Things got so tense between Lawler and Heyman that “The King” hit the controversial New Yorker. The ECW mastermind had resented Lawler ever since, so it made perfect sense for “The King” to be the guy to invite ECW back to Raw for a fight. Even if the majority of sports-entertainment fans didn’t know the pair’s history, many in the locker room did, adding a layer of genuine intrigue.
“The wrestlers knew there was legitimate dislike between us,” Lawler recalled. “When [ECW] came into WWE, Vince and I were doing commentary, so we had the opportunity to be the most vocal about the guys. I literally lambasted them. When I said that ECW stood for Extremely Crappy Wrestling, it stood forever. It still lives to this day. That struck a nerve and really got under the skin of the ECW talent. I heard through the grapevine that they really thought I was a jerk because that’s something you just don’t say.”
The extreme contingent arrived to the Manhattan Center following Raw’s opening contest. The Eliminators delivered Total Elimination to a ring attendant and Heyman declared ECW’s arrival to a rousing ovation from the New York crowd.
Throughout the evening, ECW stalwarts like The bWo, Little Guido, The Sandman and The Dudley Boyz all made appearances and competed in officially sanctioned contests with Heyman on commentary. During Tazz’s match against Mikey Whipwreck, Sabu infamously took an awkward leap off the Raw set. ( WATCH)
“Paul wanted his best representatives out there because we were getting ready for the pay-per-view,” Dreamer said. “We were using it as a platform to get national exposure. We wanted to show that extreme style and take over the show.”
As the ECW roster pulled out all the stops to impress the television audience, “The King” did his best to offend the unwelcome guests.
“I remember one particular thing got under Tazz’s skin,” Lawler recalled. “I was just trying to be comical when Tazz came out to the ring and I said, ‘Y’know, he looked a lot bigger on the Lucky Charms box.’ That really got his goat. I think there was legitimate animosity there with Tazz.”
Conspicuous by his absence, though, was one of ECW’s most impressive talents. Rob Van Dam had sided with Lawler in what became a bitter rivalry between the two organizations, but was nowhere to be seen on the broadcast.

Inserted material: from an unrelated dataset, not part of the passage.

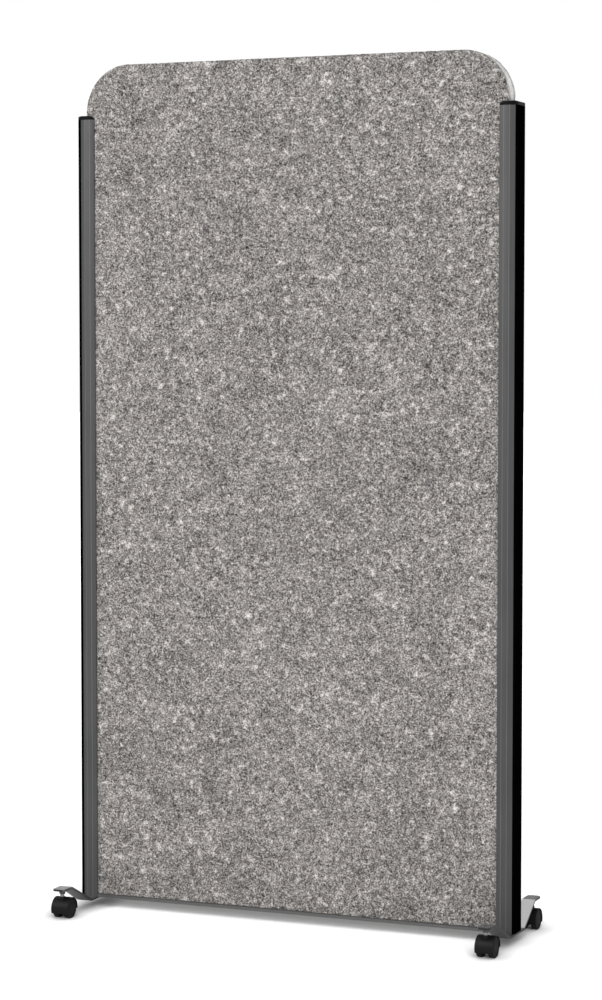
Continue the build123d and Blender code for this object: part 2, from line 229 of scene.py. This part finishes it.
def felt_value(m, v):
    """Mottled grey of pale and dark fibres needled together, about 0 on average: grain from 2 mm up to soft
    clouds of 80 mm, thin curled pale wisps 10 to 20 mm long in every direction, a few darker threads,
    soft pale tufts and small dark specks."""
    warp = m.noise(v, 60.0, 0.0, 0.5, color=True)
    w = m.vmath("ADD", v, m.vscale(m.vmath("SUBTRACT", warp, (0.5, 0.5, 0.5)), 0.02))
    total = None

    def add(x, k):
        nonlocal total
        t = m.math("MULTIPLY", x, k)
        total = t if total is None else m.math("ADD", total, t)

    def thread(i, scale, width, cut, soft, k, a, b):
        """Level lines of a noise, cut into short lengths by another."""
        n = m.noise(turned(m, w, i, a, b, (3.1, 1.3, 7.7)), scale, 0.0)
        line = m.math("SUBTRACT", 1.0, m.math("DIVIDE", m.math("ABSOLUTE", m.math("SUBTRACT", n, 0.5)), width), clamp=True)
        gate = m.noise(turned(m, v, i + 2.0, 1.9 + a, 0.3 + b, (4.6, 0.0, 2.2)), 80.0, 0.0)
        gate = m.math("DIVIDE", m.math("SUBTRACT", gate, cut), soft, clamp=True)
        add(m.math("MULTIPLY", line, gate), k)

    for i, (s, k) in enumerate(((9, 0.15), (20, 0.20), (44, 0.33), (95, 0.51), (190, 0.90), (330, 1.85))):
        add(m.math("SUBTRACT", m.noise(turned(m, v, i, 0.7 + 1.1 * i, 0.5 + 0.9 * i), float(s), 0.0), 0.5), k)
    thread(0.0, 60.0, 0.026, 0.545, 0.10, 0.42, 0.4, 0.6)
    thread(1.0, 85.0, 0.036, 0.545, 0.10, 0.42, 1.2, 1.9)
    thread(2.0, 120.0, 0.050, 0.550, 0.10, 0.36, 2.0, 3.2)
    thread(5.0, 80.0, 0.040, 0.550, 0.08, -0.20, 1.2, 0.8)
    tuft = m.noise(turned(m, v, 1.0, 0.5, 1.1, (1.7, 0.0, 8.2)), 70.0, 0.0)
    add(m.math("MAXIMUM", m.math("SUBTRACT", tuft, 0.60), 0.0), 2.0)
    cell = m.voronoi(v, 150.0)
    pick = m.axes(m.voronoi(v, 150.0, out="Color"))[0]
    speck = m.math("MULTIPLY", m.math("DIVIDE", m.math("SUBTRACT", 0.40, cell), 0.2, clamp=True), m.math("GREATER_THAN", pick, 0.80))
    add(speck, -0.34)
    return total


def grey_stops(levels, tint, gain=1.0):
    """Ramp stops: (position, how bright the lit cloth looks from 0 to 1), tinted, as linear colours."""
    out = []
    for p, d in levels:
        c = ((d + 0.055) / 1.055) ** 2.4 / gain if d > 0.04045 else d / 12.92 / gain
        out.append((p, tuple(min(1.0, c * t) for t in tint)))
    return out


WARM = (1.060, 1.0, 0.957)

felt = Mat("felt_melange")
fv = felt_value(felt, felt.obj())
felt.color(felt.ramp(felt.math("MULTIPLY_ADD", fv, 0.505, 0.5), grey_stops(
    [(0.00, 0.135), (0.20, 0.300), (0.35, 0.423), (0.50, 0.547), (0.65, 0.670), (0.80, 0.794), (1.00, 0.957)], WARM, FELT_LIGHT)))
felt.set(Roughness=0.95, Specular_IOR_Level=0.10, Sheen_Weight=0.08, Sheen_Roughness=0.6)
fine = felt.noise(felt.obj(), 1100.0, 2.0, 0.7)
felt.bump(felt.math("ADD", felt.math("MULTIPLY", fv, 0.5), felt.math("MULTIPLY", fine, 0.5)), 0.30, 0.0007)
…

“Rob was seriously thinking of leaving and going to WWE,” Dreamer revealed.
After the big invasion show in February, ECW competitors made several more appearances in ECW rings, most notably with a televised debate between Heyman and Lawler. On Raw, “The King” even became a manager of sorts for RVD, who had begun going by the name “Mr. Monday Night.” But at a Raw taping in June, the arrangement between the two companies began to fall apart. ( WATCH)
“We had some problems in Detroit, Mich.,” Dreamer admitted. “It was Sabu vs. Flash Funk and they also wanted to do Rob Van Dam vs. Road Dogg.” ( WATCH)

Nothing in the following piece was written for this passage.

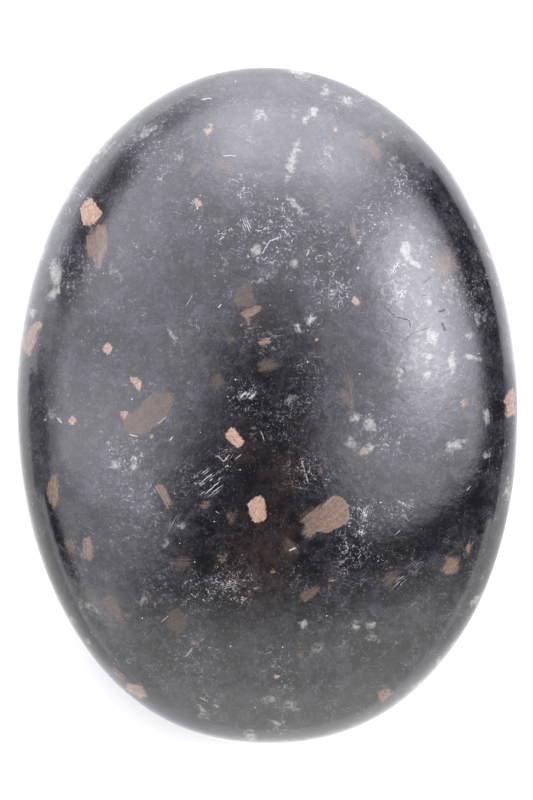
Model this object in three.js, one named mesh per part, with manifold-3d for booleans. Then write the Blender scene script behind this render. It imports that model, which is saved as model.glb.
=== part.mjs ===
// A polished palm stone: one flattened oval pebble of dark rock, about as long as a thumb,
// that lies on its back on a small flat spot. Millimetres, +Z up, +Y towards its slimmer end.
import * as THREE from "three";
import { mergeVertices } from "three/addons/utils/BufferGeometryUtils.js";
import Module from "manifold-3d";

// Driving dimensions, in millimetres.
const LENGTH = 68;
const WIDTH = 50.3;
const THICKNESS = 21;
const FLAT_DEPTH = 0.4; // what the flat spot takes off the belly

// Shape of the pebble, as plain numbers.
const SLIM_END_ROUNDNESS = 2.05; // 2 is an ellipse seen from above, and more is squarer
const FULL_END_ROUNDNESS = 2.17;
const PROFILE_ROUNDNESS = 2.15; // the same, seen from the side
const LEAN = -0.008; // how far the slim end stands over to -X, per millimetre of length
const TAPER = 0.03; // the share by which the full end is thicker than the middle

const FACES_PER_SIDE = 24; // of the ball that the pebble is drawn from, a cube blown round
const CUTTER_MARGIN = 5; // the flat spot's cutter is this much larger than the stone

const HALF_LENGTH = LENGTH / 2;
const HALF_WIDTH = WIDTH / 2;
const HALF_THICKNESS = (THICKNESS + FLAT_DEPTH) / 2;

const wasm = await Module();
wasm.setup();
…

The Road Dogg match didn’t happen due to backstage disagreements and a proposed match with Dreamer & Sandman battling Van Dam & Sabu at that year’s SummerSlam at the Meadowlands in the New York/New Jersey area didn’t take place.

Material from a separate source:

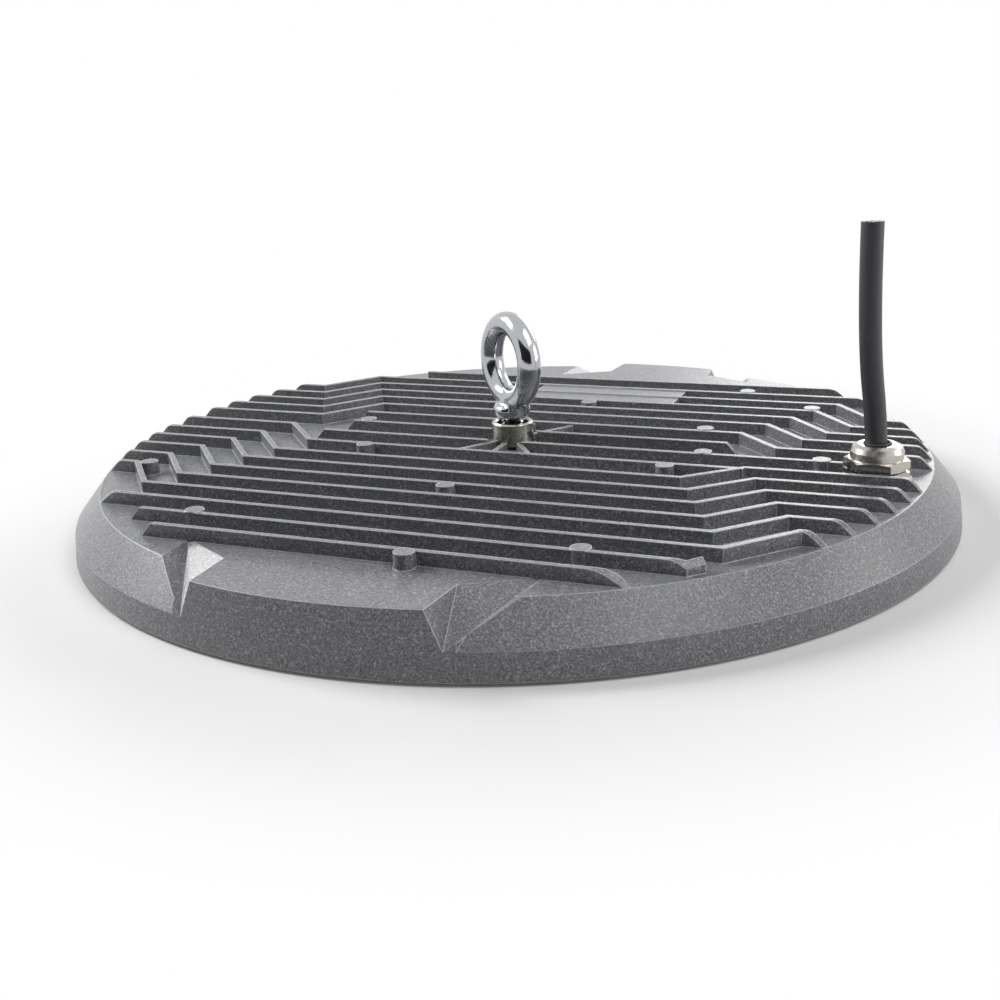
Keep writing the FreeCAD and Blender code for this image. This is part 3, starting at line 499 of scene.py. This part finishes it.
def turn_profile(shape: bmesh.types.BMesh, profile: tuple[tuple[float, float], ...],
                 steps: int = 48) -> None:
    """Turn a profile about Z into a closed solid.

    Args:
        shape: The empty mesh that takes the solid.
        profile: Radius and height pairs in metres; the first and last lie on the axis.
        steps: Number of steps of the turn.
    """
    points = [shape.verts.new((radius, 0.0, height)) for radius, height in profile]
    for pair in zip(points, points[1:]):
        shape.edges.new(pair)
    full_turn(shape, ALONG_Z, steps)


@dataclass
class EyeBolt:
    """Drop-forged lifting eye bolt: round ring, two shoulders, collar and rolled thread."""

    dresser: Dresser
    seat: float
    foot: float
    hole_radius: float = 0.010
    bar_radius: float = 0.00445
    collar_radius: float = 0.0072
    collar_height: float = 0.0054
    stem_radius: float = 0.004
    pitch: float = 0.00125
    turn: float = math.radians(-39.0)
    voxel: float = 0.00034
    # height of the neck, and of the bar above it in radii of the bar
    neck_height: float = 0.0057
    bar_lift: float = 1.35
    # rounded lumps between collar and ring: distance across, height, half sizes
    lumps: tuple[tuple[float, float, tuple[float, float, float]], ...] = (
        (-0.0047, 0.0052, (0.0031, 0.0046, 0.0040)),
        (0.0047, 0.0052, (0.0031, 0.0046, 0.0040)),
        (0.0, 0.0056, (0.0056, 0.0049, 0.0046)))
    collar_bevel: float = 0.0021
    soften_rounds: int = 30
    # thread: depth and crest as shares of the pitch, and steps in one turn
    thread_depth: float = 0.62
    crest: tuple[float, float] = (0.44, 0.56)
    thread_steps: int = 28
    thread_root: float = 0.0002
    thread_start: float = 0.0003
    tip_chamfer: float = 0.0004
    stem_overlap: float = 0.0006

    def build(self) -> None:
        """Build the forging and the threaded stem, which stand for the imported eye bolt."""
        forging = self._forging()
        stem = self._stem()
        for piece in (forging, stem):
            self.dresser.dress(piece, Finish.CHROME)
            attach(piece, "root")
            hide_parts("eye_bolt")

    def _forging(self) -> bpy.types.Object:
        """Fuse the ring, the lumps and the collar into one rounded forging."""
        centre = (self.seat + self.neck_height + self.hole_radius
                  + self.bar_radius * self.bar_lift)
        ring_radius = self.hole_radius + self.bar_radius
        shape = bmesh.new()
        bmesh.ops.create_circle(shape, segments=32, radius=self.bar_radius,
                                matrix=Matrix.Translation((ring_radius, 0.0, 0.0)))
        full_turn(shape, ALONG_Y, 96)
        low = self.seat - centre
        for across, height, size in self.lumps:
            lump = Matrix.Translation((across, 0.0, low + height)) @ Matrix.Diagonal(
                (*size, 1.0))
            bmesh.ops.create_uvsphere(shape, u_segments=32, v_segments=20, radius=1.0,
                                      matrix=lump)
        self._collar(shape, low + self.collar_height / 2)
        place = Matrix.Translation((0.0, 0.0, centre)) @ Matrix.Rotation(self.turn, 4, "Z")
        bmesh.ops.transform(shape, matrix=place, verts=shape.verts)
        piece = as_object("eye_bolt_forging", shape)
        remesh = piece.modifiers.new("forge", "REMESH")
        remesh.mode = "VOXEL"
        remesh.voxel_size = self.voxel
        soften = piece.modifiers.new("soften", "SMOOTH")
        soften.factor = 0.5
        soften.iterations = self.soften_rounds
        apply_modifiers(piece)
        smooth_all(piece)
        return piece

    def _collar(self, shape: bmesh.types.BMesh, middle: float) -> None:
        """Add the round collar, with its two edges rounded, at a height of its middle."""
        size = Matrix.Diagonal((self.collar_radius, self.collar_radius,
                                self.collar_height / 2, 1.0))
        drum = bmesh.ops.create_cone(shape, cap_ends=True, segments=64, radius1=1.0,
                                     radius2=1.0, depth=2.0,
                                     matrix=Matrix.Translation((0.0, 0.0, middle)) @ size)
        edges = [edge for edge in {e for v in drum["verts"] for e in v.link_edges}
                 if abs(edge.verts[0].co.z - edge.verts[1].co.z) < WELD]
        bmesh.ops.bevel(shape, geom=edges, offset=self.collar_bevel, offset_type="OFFSET",
                        segments=5, profile=0.5, affect="EDGES", material=-1)

    def _stem(self) -> bpy.types.Object:
        """Build the core with its chamfered end, and a helical ridge as far as the collar."""
        shape = bmesh.new()
        core = self.stem_radius - self.thread_depth * self.pitch
        top = self.seat + self.stem_overlap
        turn_profile(shape, ((0.0, self.foot), (core - self.tip_chamfer, self.foot),
                             (core, self.foot + self.tip_chamfer), (core, top), (0.0, top)))
        turns = int((self.seat - self.foot) / self.pitch) - 1
        start = self.foot + self.thread_start
        root = core - self.thread_root
        corners = [shape.verts.new((radius, 0.0, start + share * self.pitch))
                   for radius, share in ((root, 0.0), (self.stem_radius, self.crest[0]),
                                         (self.stem_radius, self.crest[1]), (root, 1.0))]
        face = shape.faces.new(corners)
        bmesh.ops.spin(shape, geom=[face, *face.edges, *face.verts], cent=ORIGIN,
                       axis=ALONG_Z, dvec=(0.0, 0.0, self.pitch / self.thread_steps),
                       angle=math.tau * turns, steps=self.thread_steps * turns,
                       use_merge=False, use_normal_flip=False, use_duplicate=False)
        bmesh.ops.holes_fill(shape, edges=shape.edges, sides=0)
        return as_object("eye_bolt_stem", shape)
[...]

“We were told the match was a go, but we were scrapped the week before,” Dreamer said.
Regardless, Lawler made an invasion of his own to the ECW Arena, confronting the hardcore competitors and fans on their own turf.
“It was the devil walking into heaven,” Dreamer recalled. “He feared for his life. It was bad. In ECW, we used to have riots. That was very close to a riot. Fans never expected him to show up there.”
Perhaps because Lawler never had kind words for the ECW Arena.
“I’ve made some comments about the place,” Lawler admitted. “I’ve said, ‘This building should be built out of toilet paper.’ The Philadelphia fans are tough. And the ECW Philadelphia fans were even tougher. And that atmosphere, in the ECW building was just … it was scary.”
Lawler participated in marquee matches alongside Rob Van Dam and Sabu at ECW’s Heat Wave and Hardcore Heaven events that year.
“Jerry Lawler is one of my favorite opponents,” Dreamer said. “But I don’t think he gets along with Paul Heyman. I have never had personal animosity toward Jerry. I was always a huge fan of his.”
“The King” had similar words for his former foe.
“I love Tommy Dreamer. He and I have had great matches,” Lawler said. “And I would welcome the opportunity to rekindle something with Paul and I, even to this day. I think he would be the perfect foil for me in a comeback match. It just wouldn’t be a Scaffold Match [laughs].”
Still, despite tensions in the locker room and in the ring, both Dreamer and “The King” agree the invasion was an enormous success.
“You cannot debate the power of WWE television,” Dreamer declared “We had the cult following of ECW, but there were people who couldn’t get ECW [on TV]. So that opened to the doors for people to ask, ‘Who are these crazy people from Philadelphia? I want to see more of them.’”
Looking back on the entire ordeal, even Jerry Lawler has come around on his opinions on ECW.
“Certainly our memories of ECW will probably live forever thanks in large part to WWE,” “The King” said. “But even if that had never happened, those guys did enough to stand on their own. They did things that got attention. They got the wrestling world’s attention. I was happy to be part of it.”
To this day, Lawler still gets asked about his feelings about ECW.
“I still have a lot of people who will say, ‘Why do you really hate ECW so much?’ But you have to understand, if I really hated it so much, why was I the only guy from WWE who went and worked with them?” Lawler said. “When you look back on something that worked, you’re proud of it. And I don’t think it could have worked out any better than it did.”